Version 2.0 + Mirror Download:
*Note! *Use Version 2.0 to run Killaps Fallout 2 Restoration Project. You must do the manual installation of the restoration patch and use the win98 files!
1)Extract the Restoration patch, open the folder.
2)Open the "main" folder and copy and paste these files into your Fallout 2 install directory.
3)Open the "Windows 95-98-ME" folder and copy and paste these files into your Fallout 2 install directory. (Say yes to overwrite the files)
4)Open the "Batch_work' folder and copy and paste these files into your Fallout 2 install directory. Run the f2.bat file(A window will popup)
5)Next this is EXTREMELY important, in your Fallout 2 install directory delete a file called "patch000.dat"
Fallout 2 Restoration Project Manual Version Download:

3) Extract either the 2GB or 1GB empty HDD.img files to an easy to find location on your PC. Bigger is Better, for improved stability! Note* The Default is 2GB. You can change this by editing the sdl config file.

4) Install the free 30 day trial of WinImage and run the application. Be sure to use it before 30 days passes.
WinImage 8.50 Download:

5) Open the empty HDD.img by dragging it into the open Winimage program. Or navigating to it from file/open

6) Locate your fully installed Fallout1or2 game folder. Transfer the Fallout game folder into the HDD.img and save it. This can include the official Patches and Mash's resolution patch. I would recommend playing at 640x480 if you have a dual core device. You can attempt 800x600 or 1024x768 if you have a quad core device. Single core devices should use my No Ambient noise Fallout cfg.

(*Optional*) You can install one of my custom Fallout cfg files by copying and pasting it into the Fallout directory.
a)Config With Video & Ambient sounds: This is recommend to improve screen scroll performance and sound compatibility.
b)Config without Video & Ambient sounds: This has the same sound tweaks but further increases performance by removing ambient and video noises. Note*NPC conversations will still have spoken dialogue.

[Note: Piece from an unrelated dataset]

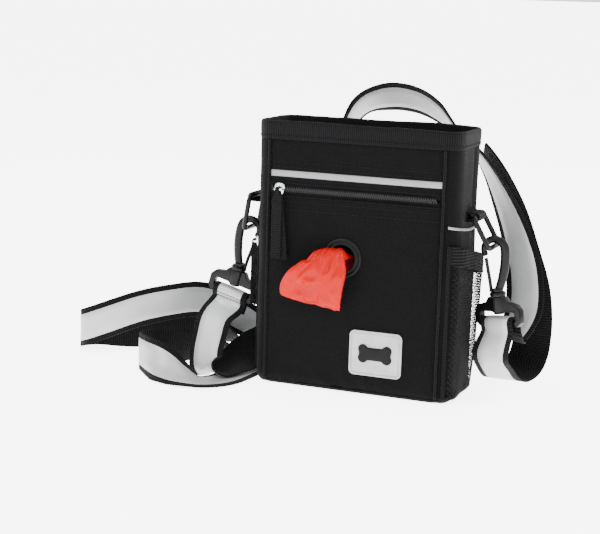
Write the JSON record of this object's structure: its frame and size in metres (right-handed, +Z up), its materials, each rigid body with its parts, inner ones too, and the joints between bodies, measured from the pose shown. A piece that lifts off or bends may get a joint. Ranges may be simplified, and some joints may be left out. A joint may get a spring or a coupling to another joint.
{
  "type": "pet treat pouch",
  "caption": "Upright zipped pouch for pet treats with a bag-roll dispenser grommet, mesh side pocket and clipped webbing shoulder strap.",
  "frame": {"origin": "centre of the pouch's base, on the surface it stands on", "axes": "+Z up out of the mouth, -Y out of the front with the zip and grommet, +X towards the side with the mesh pocket"},
  "size_m": [0.3826, 0.1866, 0.2306],
  "materials": {
    "shell_fabric": "coarse plain-woven polyester, matt",
    "lining_fabric": "smooth coated lining cloth",
    "mesh_fabric": "open stretch mesh",
    "grosgrain": "ribbed binding and elastic",
    "reflective_tape": "grey reflective tape",
    "webbing": "black ribbed webbing with a grey reflective tape along one face",
    "zip_nylon": "moulded coil and tape",
    "hardware_plastic": "satin moulded plastic",
    "slider_metal": "bright nickel plated",
    "magnet_metal": "nickel plated",
    "grommet_rubber": "matt moulded rubber",
    "patch_rubber": "light grey moulded rubber",
    "bag_film": "thin crinkled plastic film",
    "card": "brown card tube"
  },
  "bodies": {
    "root": {"base_panel": "shell_fabric", "back_panel": "shell_fabric", "front_upper_panel": "shell_fabric", "front_lower_panel": "shell_fabric", "left_gusset": "shell_fabric", "right_gusset": "shell_fabric", "rim_binding": "grosgrain", "lining": "lining_fabric", "divider_panel": "lining_fabric", "reflective_strip": "reflective_tape", "side_reflective_trim": "reflective_tape", "left_front_piping": "grosgrain", "right_front_piping": "grosgrain", "front_magnet": "magnet_metal", "back_magnet": "magnet_metal", "front_zip_upper_tape": "zip_nylon", "front_zip_lower_tape": "zip_nylon", "front_zip_coil": "zip_nylon", "grommet": "grommet_rubber", "grommet_washer": "grommet_rubber", "patch": "patch_rubber", "patch_emblem": "patch_rubber", "side_zip_tape": "zip_nylon", "side_zip_coil": "zip_nylon", "mesh_pocket": "mesh_fabric", "pocket_elastic_band": "grosgrain", "left_ring_tab": "webbing", "right_ring_tab": "webbing", "strap_tri_glide": "hardware_plastic", "strap_main": "webbing", "strap_inner_layer": "webbing", "strap_outer_layer": "webbing"},
    "front_zip_slider": {"front_zip_slider": "slider_metal"},
    "front_zip_puller": {"front_zip_puller": "webbing"},
    "side_zip_slider": {"side_zip_slider": "slider_metal"},
    "side_zip_puller": {"side_zip_puller": "webbing"},
    "bag_roll": {"bag_roll": "bag_film", "roll_core": "card"},
    "bag_tail": {"bag_tail": "bag_film"},
    "left_ring": {"left_ring": "hardware_plastic"},
    "left_hook": {"left_hook": "hardware_plastic", "strap_left_drop": "webbing"},
    "left_gate": {"left_hook_gate": "hardware_plastic"},
    "left_swivel": {"left_swivel_base": "hardware_plastic", "strap_left_fold": "webbing"},
    "right_ring": {"right_ring": "hardware_plastic"},
    "right_hook": {"right_hook": "hardware_plastic", "strap_inner_drop": "webbing", "strap_outer_drop": "webbing"},
    "right_gate": {"right_hook_gate": "hardware_plastic"},
    "right_swivel": {"right_swivel_base": "hardware_plastic", "strap_right_fold": "webbing"}
  },
  "joints": [
    {"name": "front_zip_slide", "type": "slide", "parent": "root", "child": "front_zip_slider", "axis": [1, 0, 0], "range_m": [0, 0.118], "deforming": ["bag_tail"]},
    {"name": "front_pull_swing", "type": "hinge", "parent": "front_zip_slider", "child": "front_zip_puller", "pos_m": [-0.059, -0.0363, 0.1515], "axis": [-1, 0, 0], "range_deg": [0, 85]},
    {"name": "side_zip_slide", "type": "slide", "parent": "root", "child": "side_zip_slider", "axis": [0, 0, -1], "range_m": [0, 0.046]},
    {"name": "side_pull_swing", "type": "hinge", "parent": "side_zip_slider", "child": "side_zip_puller", "pos_m": [-0.0865, -0.014, 0.107], "axis": [0, 1, 0], "range_deg": [0, 85]},
    {"name": "bag_roll_spin", "type": "hinge", "parent": "root", "child": "bag_roll", "pos_m": [-0.007, -0.0125, 0.0882], "axis": [1, 0, 0], "range_deg": [0, 60]},
    {"name": "bag_tail_pull", "type": "slide", "parent": "root", "child": "bag_tail", "axis": [0, -1, 0], "range_m": [0, 0.015]},
    {"name": "left_ring_swing", "type": "hinge", "parent": "root", "child": "left_ring", "pos_m": [-0.09, -0.004, 0.141], "axis": [0, 1, 0], "range_deg": [0, 40], "deforming": ["strap_left_drop"]},
    {"name": "left_hook_swing", "type": "hinge", "parent": "left_ring", "child": "left_hook", "pos_m": [-0.09391, -0.004, 0.11631], "axis": [0, 1, 0], "range_deg": [-3, 25]},
    {"name": "left_gate_open", "type": "hinge", "parent": "left_hook", "child": "left_gate", "pos_m": [-0.09863, -0.004, 0.08281], "axis": [0, -1, 0], "range_deg": [0, 14], "stiffness_Nm_per_rad": 0.02, "springref_deg": -5.73},
    {"name": "left_swivel_turn", "type": "hinge", "parent": "left_hook", "child": "left_swivel", "pos_m": [-0.10422, -0.004, 0.08036], "axis": [0.2756, 0, 0.9613], "range_deg": [0, 60]},
    {"name": "right_ring_swing", "type": "hinge", "parent": "root", "child": "right_ring", "pos_m": [0.087, -0.001, 0.139], "axis": [0, -1, 0], "range_deg": [0, 35], "deforming": ["strap_inner_drop", "strap_outer_drop"]},
    {"name": "right_hook_swing", "type": "hinge", "parent": "right_ring", "child": "right_hook", "pos_m": [0.0995, -0.001, 0.11735], "axis": [0, -1, 0], "range_deg": [0, 25]},
    {"name": "right_gate_open", "type": "hinge", "parent": "right_hook", "child": "right_gate", "pos_m": [0.09951, -0.001, 0.08352], "axis": [0, 1, 0], "range_deg": [0, 14], "stiffness_Nm_per_rad": 0.02, "springref_deg": -5.73},
    {"name": "right_swivel_turn", "type": "hinge", "parent": "right_hook", "child": "right_swivel", "pos_m": [0.10471, -0.001, 0.08031], "axis": [-0.1392, 0, 0.9903], "range_deg": [-60, 0]}
  ],
  "couplings": [
    {"joint": "bag_roll_spin", "follows": "bag_tail_pull", "rad_per_m": 69}
  ]
}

7) Save your new HDD.img and close the program.

8)Copy and paste your new Fallout2 HDD.img into the SDL folder in your downloads.

9)Transfer the sdl folder to your devices internal memory. This will be the location that opens when you plug in the USB cable.

10)Transfer the libSDL.apk to your device and install it. Note* you may need to Enable 'Unknown Sources' from Settings/Security/Enable.

11)Run the libSDL.apk and start windows. Skip scan disk if it comes up.

12)Play Fallout2 on Android.

*SDL cfg File: *
-Located in the sdl folder you will find the sdl.cfg file. This allows you to edit the instructions given to the emulator.
-You can edit and save changes to this file using notepad.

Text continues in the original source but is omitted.